C'est aujourd'hui même que paraît "Le Chapeau de Mitterrand", quatrième roman d'Antoine Laurain (son blog), qui s'était taillé une belle réputation avec le machiavélique "Fume et tue" avant de poursuivre avec "Carrefour des nostalgies". A l'avant-veille de l'élection présidentielle française, l'auteur invite son lectorat à courir après un chapeau... et pas n'importe lequel, puisqu'il s'agit de celui de François Mitterrand, président de la République française de 1981 à 1995- utilisées en toile de fond de ce nouveau roman aux allures fantastiques.
Il doit y avoir une certaine jouissance, pour un auteur, à dépeindre une époque qui n'est pas empoisonnée par une technologie qui rend la tâche trop facile aux personnages. Il n'y aura donc pas de téléphones portables là-dedans, ni de recherches par ordinateur puisqu'en ce temps-là, les Français profitaient du Minitel. L'auteur exploite pleinement les éléments qui ont fait le charme de ces années pour ceux qui les ont vécues à fond: on voit passer Roland Dumas et les ombres d'Yves Mourousi et de Helmut Kohl, on écoute The Final Countdown du groupe Europe, on fume dans les restaurants, Basquiat était encore un artiste relativement abordable pour les collectionneurs, on se souvient de la mode d'alors - Mylène Farmer est même présentée comme "une nouvelle chanteuse"... (p. 49). Et là au milieu, voyage le chapeau Arnys que François Mitterrand a oublié dans une brasserie parisienne qu'on devine très chic et dont un client, Daniel (tiens, presque comme la femme du président) s'empare.
Jusqu'au milieu du roman, le voyage du chapeau est linéaire. A ce titre, il constitue une longue exposition mettant en scène plusieurs personnages, dépositaires tour à tour du précieux couvre-chef. Etrangement, la vie de ceux qui le portent va changer radicalement... en mieux. C'est là qu'intervient l'élément fantastique qui confère le piment nécessaire au récit, en faisant planer le doute sur la question suivante: ce chapeau est-il doté de pouvoirs magiques? Ou doit-on constater, simplement, que le port d'un chapeau donne à celui qui le porte une aura supplémentaire qui impressionne son entourage et dont il peut jouer pour avancer ses pions, sans qu'il y ait quelque intervention surnaturelle? La question est ouverte, et le récit ne tranchera pas. Au contraire: l'auteur conclut son roman sur l'une des phrases qu'on dit les plus mystérieuses de François Mitterrand, prononcée lors de ses derniers voeux de début d'année aux Français...

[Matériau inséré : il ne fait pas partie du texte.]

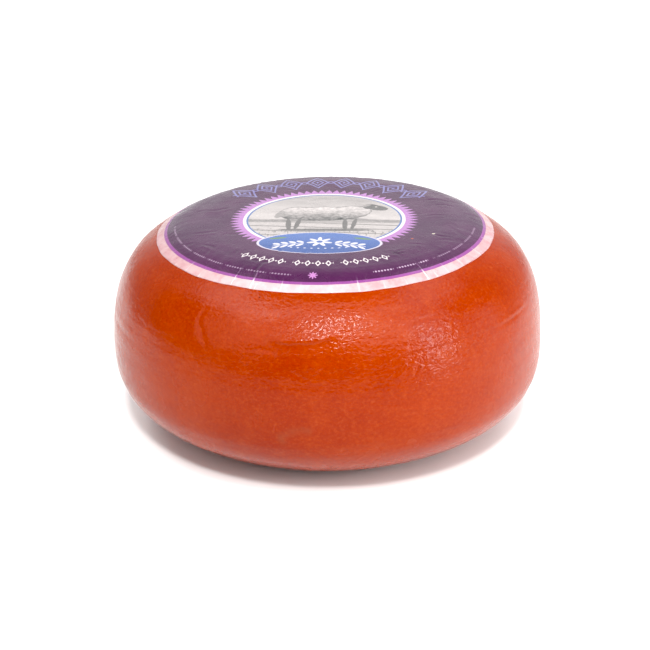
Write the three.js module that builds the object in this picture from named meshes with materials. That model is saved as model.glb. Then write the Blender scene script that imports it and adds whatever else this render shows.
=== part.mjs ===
// A whole waxed wheel of gouda-style cheese with a round paper label on its top.
// Millimetres, +Z up. The wheel stands on its flat underside at z = 0, and the
// origin is the middle of its bounding box at floor level.
//
// Two physical pieces:
//   cheese_wheel  the cheese and the wax coat it was dipped in, one grown solid
//   top_label     a paper disc stuck to the crown and bent down over the shoulder

import * as THREE from "three";

// ---- driving dimensions -----------------------------------------------------
const WHEEL_RADIUS = 120; // at the widest part of the side
const CROWN_RISE = 0.3; // the crown swells this much above its own flat rim
const SEGMENTS = 80; // round the axis

// Outline of the wheel as [radius, height] shares of WHEEL_RADIUS, one entry for
// each five degrees that the surface turns: the crown's rim, the brow the label
// bends over, the shoulder, the side, the undercut and the base's edge.
const OUTLINE = [
  [0.544, 0.9761], // 90 degrees: the crown's rim, facing straight up
  [0.6357, 0.9681],
  [0.6619, 0.9634],
  [0.6773, 0.9593],
  [0.6954, 0.9527],
  [0.7294, 0.9368],
  [0.7896, 0.9021], // 60: the shoulder's slope, where the label ends
  [0.8421, 0.8653],
  [0.8695, 0.8424],
  [0.8863, 0.8255],
  [0.9019, 0.807],
  [0.9198, 0.7814],
  [0.9391, 0.7479], // 30
  [0.956, 0.7118],
  [0.9692, 0.6754],
  [0.9808, 0.6321],
  [0.992, 0.5685],
  [0.9994, 0.4775],
  [1.0, 0.3897], // 0: the widest part of the side
  [0.9953, 0.3356],
  [0.9902, 0.3068],
  [0.9853, 0.2885],
  [0.9795, 0.2726],
  [0.9709, 0.2542],
  [0.9573, 0.2305], // -30
  [0.9394, 0.2051],
  [0.9216, 0.1838],
  [0.9041, 0.1663],
  [0.8813, 0.1472],
  [0.8407, 0.1188],
  [0.7707, 0.0784], // -60: the undercut
  [0.6918, 0.0415],
  [0.6291, 0.0187],
  [0.5872, 0.0075],
  [0.5567, 0.0021],
  [0.5324, 0.0], // the edge of the flat base
].map(([r, z]) => [r * WHEEL_RADIUS, z * WHEEL_RADIUS]);

// A pressed wheel is never quite true: it is a little thicker on one side and
// leans a little. Shares of the wheel's radius.
const THICKER_X = 0.0146; // gain in height per radius towards +X
const THICKER_Y = 0.0026; // gain in height per radius towards +Y
const LEAN_X = -0.0051; // sideways shift per unit of height
const LEAN_FROM_Z = 51.6; // the height that stays in place

const LABEL_RADIUS = 92.9; // seen from above
const LABEL_CENTRE = [-1.06, -0.25]; // stuck on slightly off the middle
const LABEL_THICKNESS = 0.3; // the paper and the film of wax over it
const LABEL_GAP = 0.3; // glue line between the wax and the paper
const LABEL_STATIONS = [
  0, 28, 52, 65.3, 72, 76.3, 79.4, 81.3, 83.5, 87.5, 90.5, LABEL_RADIUS,
]; // radii of the label's rings, close together where it bends over the brow

// ---- the wheel's surface ------------------------------------------------------
const RIM = OUTLINE[0];
// Height of the true upper surface at a radius: a faint swell over the crown,
// then the outline.
function heightAt(radius) {
  if (radius <= RIM[0]) return RIM[1] + CROWN_RISE * (1 - (radius / RIM[0]) ** 2);
  let i = 1;
  while (OUTLINE[i][0] < radius) i++;
  const [r0, z0] = OUTLINE[i - 1],
    [r1, z1] = OUTLINE[i];
  return z0 + ((z1 - z0) * (radius - r0)) / (r1 - r0);
}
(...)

L'exposition est longue et linéaire, je l'ai dit. A la moitié du roman, cependant, la démarche change: après être passé de main en main, le chapeau se perd, refait surface, voyage loin de Paris, et ses détours vont progressivement passionner le lecteur. Du point de vue de la technique romanesque, ce virage intervient lors de la narration d'un deuxième passage en brasserie par une famille, conçu comme un miroir fidèle de la première visite. Il est souligné par le choix soudain d'une narration épistolaire, qui brise le rythme et induit, enfin, des contacts entre des personnages que, jusque-là, rien ne rapprochait - ni le statut social, ni le sexe, ni les lieux fréquentés, ni les habitudes - et qui, en s'écrivant, révèlent d'autres aspects d'eux-mêmes. Un peu comme si, après avoir été longtemps parallèles, les destinées s'enchevêtraient et se brouillaient autour du chapeau, pour le plus grand bonheur du lecteur.

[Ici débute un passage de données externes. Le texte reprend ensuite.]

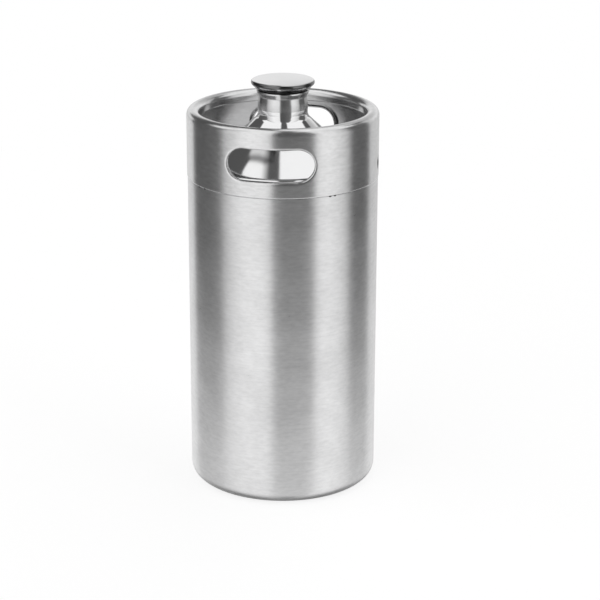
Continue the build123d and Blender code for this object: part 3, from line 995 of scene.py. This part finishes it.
def studio_lights(sky, to_right, to_back):
    strip_front, strip_back = by_part(sky, to_right, STRIP_FRONT), by_part(sky, to_right, STRIP_BACK)
    strips = blended(sky, eased(sky, to_back, STRIP_SEAM), strip_front, strip_back)
    flags = falling(sky, to_back, FLAGS_EDGE, FLAG_LEVEL)
    lamps = by_part(sky, maths(sky, "MULTIPLY_ADD", to_right, LAMPS_SLANT, to_back), LAMPS)
    gone_back = maths(sky, "MINIMUM", to_back, LAMPS_LEAN_END)
    from_end = eased(sky, maths(sky, "MULTIPLY_ADD", gone_back, LAMPS_LEAN, to_right), LAMPS_EDGE)
    left_side = maths(sky, "MAXIMUM", flags, maths(sky, "MULTIPLY", lamps, from_end))
    far_back = falling(sky, to_back, BACK_EDGE, BACK_LEVEL)
    right_side = blended(sky, eased(sky, to_right, RIGHT_FLAG_EDGE), far_back, flags)
    sides = blended(sky, maths(sky, "LESS_THAN", to_right, LEFT_SIDE), right_side, left_side)
    both = {0: 1.0, 6: strips, 7: sides}
    return add(sky, "ShaderNodeMix", both, data_type="RGBA", blend_type="MULTIPLY").outputs[2]


world = bpy.data.worlds.new("studio")
bpy.context.scene.world = world
world.use_nodes = True
sky = world.node_tree
sky.nodes.clear()
way = add(sky, "ShaderNodeTexCoord").outputs["Generated"]
to_right, to_back, up = add(sky, "ShaderNodeSeparateXYZ", {0: way}).outputs
overhead = studio_lights(sky, to_right, to_back)
reach = maths(sky, "MULTIPLY_ADD", eased(sky, to_back, OVERHEAD_SEAM), OVERHEAD_REACH, up)
studio = blended(sky, eased(sky, reach, OVERHEAD_EDGE), studio_walls(sky, to_right, to_back, up), overhead)
far_left = maths(sky, "LESS_THAN", to_right, LEFT_FLAG_EDGE)
high_left = maths(sky, "MULTIPLY", far_left, eased(sky, up, LEFT_FLAG_FOOT))
left_flag = maths(sky, "MULTIPLY", high_left, eased(sky, to_back, FLAGS_EDGE))
flagged = blended(sky, left_flag, studio, (FLAG_LEVEL, FLAG_LEVEL, FLAG_LEVEL, 1))
shown = blended(sky, add(sky, "ShaderNodeLightPath").outputs["Is Camera Ray"], flagged, WHITE)
light = add(sky, "ShaderNodeBackground", {"Color": shown, "Strength": 1.0}).outputs[0]
add(sky, "ShaderNodeOutputWorld", {"Surface": light})

# ---- camera ----
# A long lens looking down on the cap from in front, at the photograph's height and distance. The picture is
# shifted, so that the keg stands left of its middle.
CAMERA_DISTANCE = 1.37167
CAMERA_HEIGHT = 0.59853
CAMERA_PITCH = math.radians(18.79)
CAMERA_LENS = 119.81
CAMERA_SENSOR = 36
CAMERA_SHIFT = 0.0286

camera_data = bpy.data.cameras.new("camera")
camera_data.lens = CAMERA_LENS
camera_data.sensor_width = CAMERA_SENSOR
camera_data.shift_x = CAMERA_SHIFT
camera = bpy.data.objects.new("camera", camera_data)
camera.location = (0, -CAMERA_DISTANCE, CAMERA_HEIGHT)
camera.rotation_euler = (math.pi / 2 - CAMERA_PITCH, 0, 0)
bpy.context.scene.collection.objects.link(camera)
bpy.context.scene.camera = camera
bpy.context.scene.view_settings.view_transform = "Standard"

Et comme le mystère est indissociable de l'impénétrable personnalité de François Mitterrand (souvent présenté en compagnie de silhouettes mystérieuses - est-ce par exemple avec Mazarine Pingeot qu'il visite Venise?), c'est sur une finale à double fond, résumant l'épopée du feutre en un pistage qui a tout du roman d'espionnage, que l'auteur conclut. Cela, non sans rappeler la vente aux enchères qui vit partir le fameux couvre-chef, vendu chez Drouot le 29 janvier 2008. Est-ce celui-ci que le Parti Socialiste a acheté ce jour-là? Va-t-il, tel un talisman, faire gagner le Parti à la rose le 6 mai 2012? Recréant une époque que les moins de vingt ans ne peuvent pas connaître (comme qui dirait), l'auteur parvient, par ce raccourci historique, à donner à "Le Chapeau de Mitterrand" une épatante actualité. Chapeau Antoine!
Antoine Laurain, Le Chapeau de Mitterrand, Paris, Flammarion, 2012.
Merci beaucoup à Antoine Laurain pour l'envoi!